Nash’s mind flashed back to the hospital. Rain washing over Dale’s cheeks. The steely expression, the dark eyes. The gun.
“There was … so much darkness in his face. But I supposed that’ll happen when nothing’s going your way. Dale’s used to winning. He’s used to catching the bad guy.”
“What about Ike Gallo? Your bad guy in Chicago.”
“He was a Chicago firefighter, and his wife, Tricia, was the fire commissioner’s daughter. He’d always felt inferior, being a lowly firefighter, and when he got sacked, he was convinced it was his father-in-law’s doing. So he starts fires all around the Great Lakes, replicating the fires of October 8, 1871. Trying to make it look like Tricia’s dad had done it. The last piece was going to be Chicago, the city Tricia’s dad was sworn to protect. He was going to burn it like the Great Fire. We’d already found him out by then, so no one was ever going to think that Tricia’s father did it. But Ike thought he could still humiliate the man.”

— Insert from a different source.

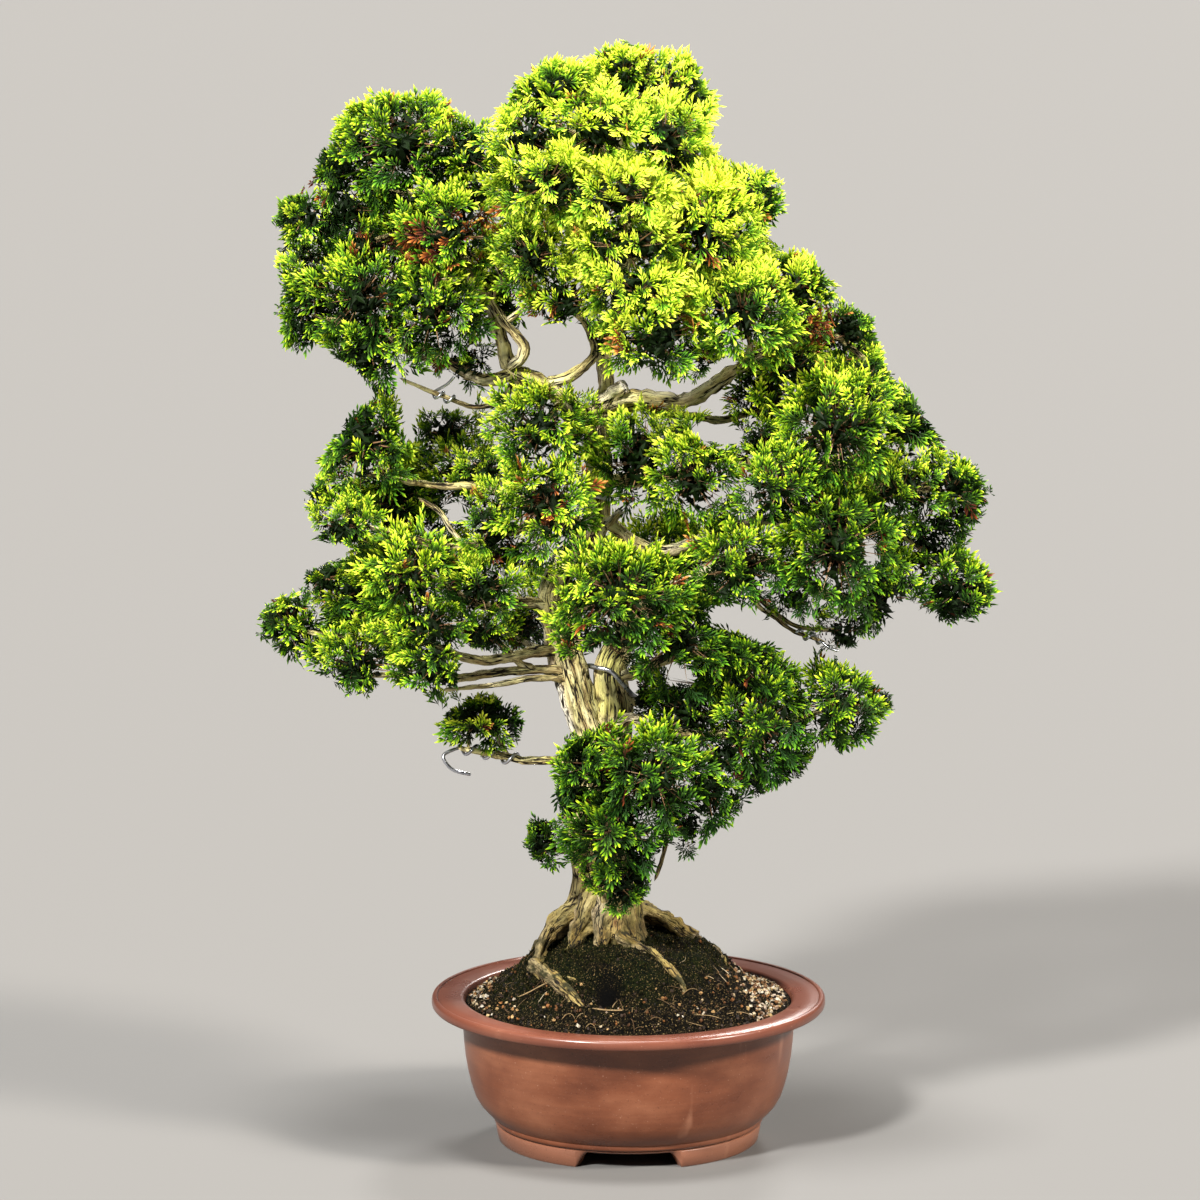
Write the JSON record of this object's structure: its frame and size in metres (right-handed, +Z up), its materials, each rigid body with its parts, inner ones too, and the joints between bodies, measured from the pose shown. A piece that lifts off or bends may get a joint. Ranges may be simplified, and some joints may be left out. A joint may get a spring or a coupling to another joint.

“And, of course, you stopped him.”
“Indeed.”
“And that’s how Conley found you out in Chicago, as I understand it. Right after you two caught the bad guy.”
Chapter Eighteen
The misty air surrounding Chicago’s Buckingham Fountain felt cool, refreshing against Dale’s skin. The water show was in full swing, and in addition to the spray it was creating, there was also the thunderous, booming sounds of the jets of water. Dale caught a glimpse of the center jet shooting way up above him, 150 feet in the air. It was a stunning display and one that Dale would love to witness had he not been chasing an arsonist.